If you have followed the guidance above about squashing and rebasing for your PR this will be automatic, but even if for some reason you did not, this merge guidance applies. Specifically, do not put extraneous merge commits into master. The purpose of this principle is to ensure the change log on master is a log of features implemented, bugs fixed, etc. Not arcane minutiae reflecting which team members merged which branches into which other branches during development.

Note that by default GitHub will generate a commit message that is a concatenation of all of your commits since the initial PR. This will include commits containing changes based on PR feedback. Most of the time, there's no informational value in these commits, so you should edit them out of the final commit message before merging to master. Obviously if any of these commits make material changes to the resulting code, that guidance doesn't apply, and you should include all relevant details about those changes in the final commit.

Commit messages

Adhere to the standard git commit message convention when writing commit messages. This is absolutely required for the commits merging PRs into master, but it is a good practice for all commit messages. Even if you are pretty sure a commit message will end up getting squashed into another message, it's quite useful when doing your interactive rebase to be able to scan the list of commits and understand immediately which one does what.

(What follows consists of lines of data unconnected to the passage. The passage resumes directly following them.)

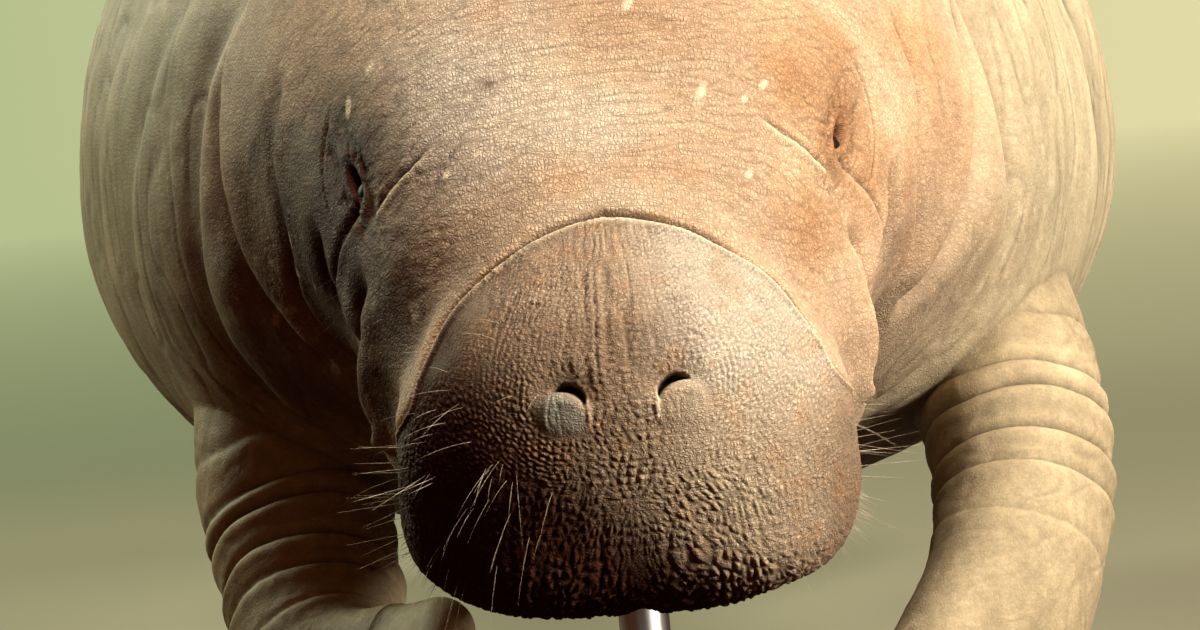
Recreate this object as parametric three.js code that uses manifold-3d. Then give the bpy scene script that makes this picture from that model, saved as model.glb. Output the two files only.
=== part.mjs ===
// A life-size Florida manatee, hovering with its head bowed and its flippers folded in under the chin, on a flat
// base with two short rods. Millimetres, +Z up. The head faces -Y, the animal's left is +X, and the origin is the
// centre of the base's underside. "along" is the distance behind the muzzle's front, measured on the spine, and
// "turn" is the angle round the body from the middle of the back, positive towards the animal's left.
import * as THREE from "three";
import { mergeVertices } from "three/addons/utils/BufferGeometryUtils.js";
import Module from "manifold-3d";

const wasm = await Module();
wasm.setup();

const { degToRad, lerp, clamp, smoothstep, DEG2RAD } = THREE.MathUtils;
const vec = (x, y, z) => new THREE.Vector3(x, y, z);

// Driving dimensions
const LENGTH = 3000; // muzzle to tail tip along the spine
const GAP = 0.3; // between touching pieces
const CREASE = 128; // where the fold behind the muzzle lies
const MUZZLE_HEIGHT = 423; // of the muzzle's foremost point above the floor
const HEAD_PITCH = 26; // degrees, how far the head is bowed
const NECK_BEND = [220, 490]; // the stretch of the spine that bends
const TAIL_DROOP = 8; // degrees
const TAIL_BEND = [1700, 2350];
const STAND_CENTRE = 1210; // behind the muzzle's foremost point
const BASE = { length: 1150, width: 560, thick: 28, corner: 60, bevel: 3 };
const ROD = { radius: 20, flange: 62, flangeThick: 9, spread: 420, reach: 200 };

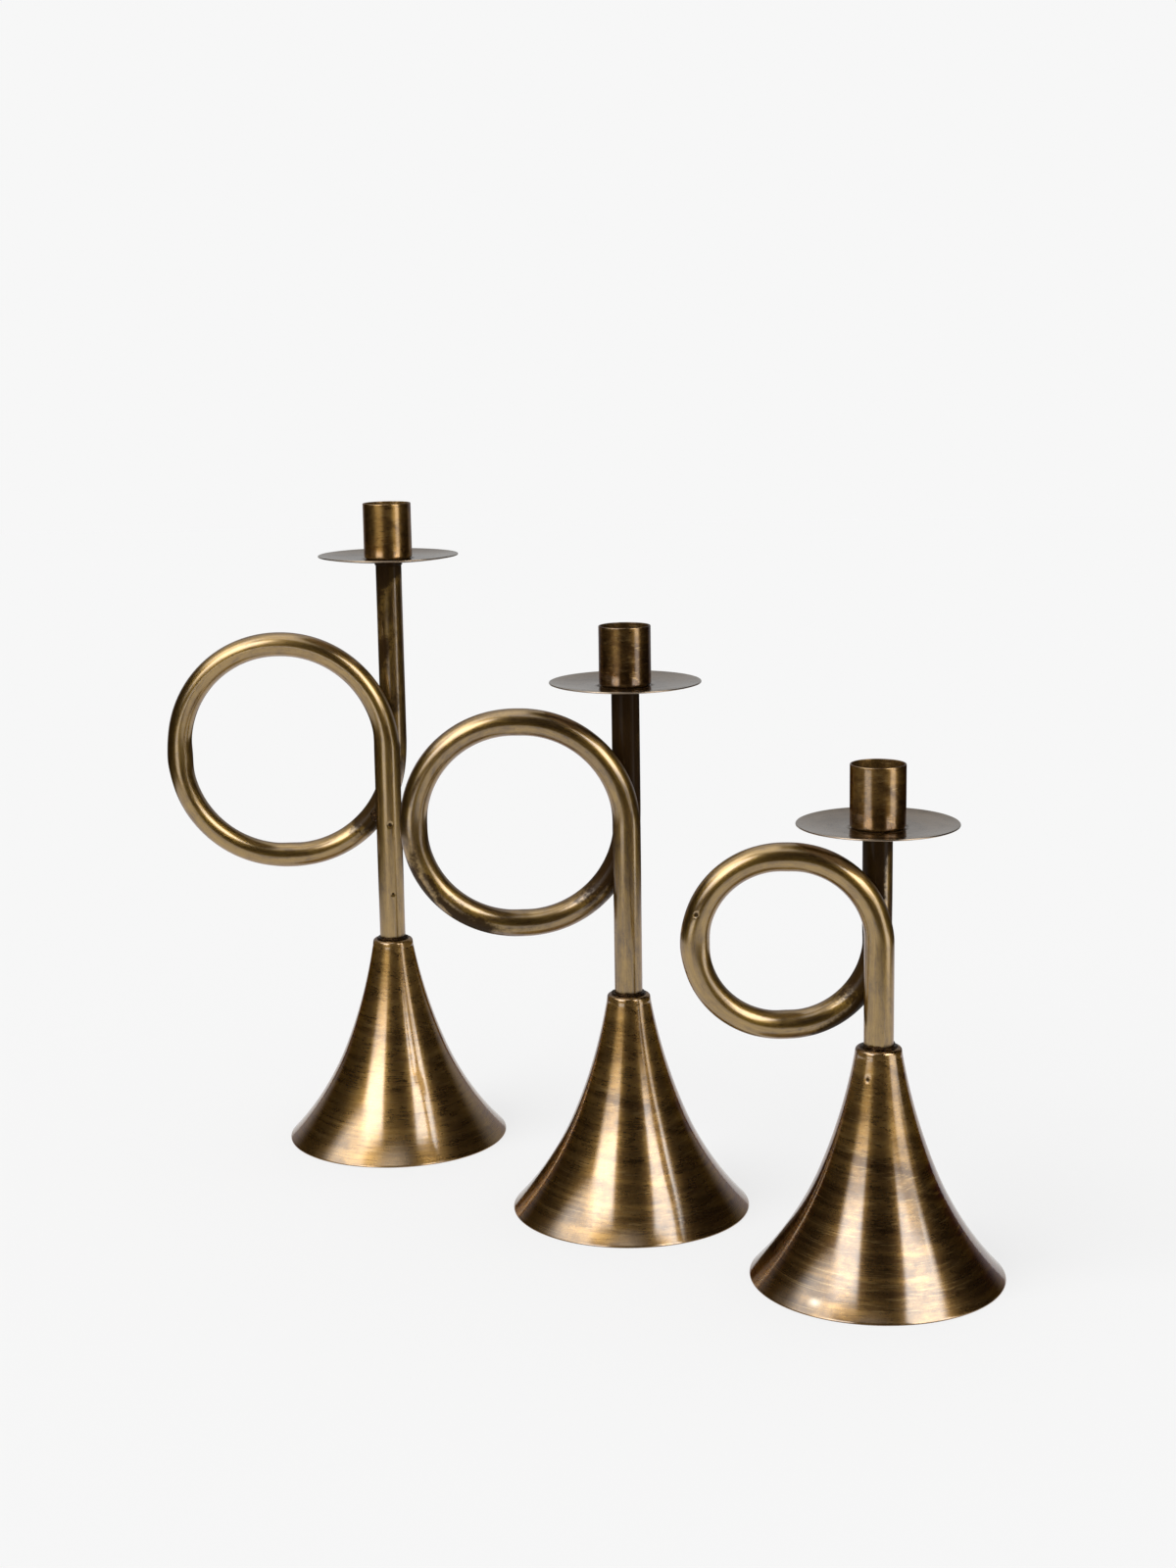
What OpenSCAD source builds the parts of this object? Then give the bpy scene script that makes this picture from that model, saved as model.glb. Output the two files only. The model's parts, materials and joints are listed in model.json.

Never break the build on merge

You may do whatever you want in your branches during development, including breaking the build in spectacular ways. However, a branch cannot be merged into master until the CI server has both successfully built the branch, /and/ successfully built the branch with an experimental merge into master. You don't have to do anything to verify this; the CI system pushes the results of both builds into the PR. All you have to do is make sure you don't merge until these are both green.

This is important not only to avoid disrupting the work of your colleagues if they merge your changes from master into their feature branches, but it also allows workflows using git bisect to search the history to identify when a particular bug was introduced.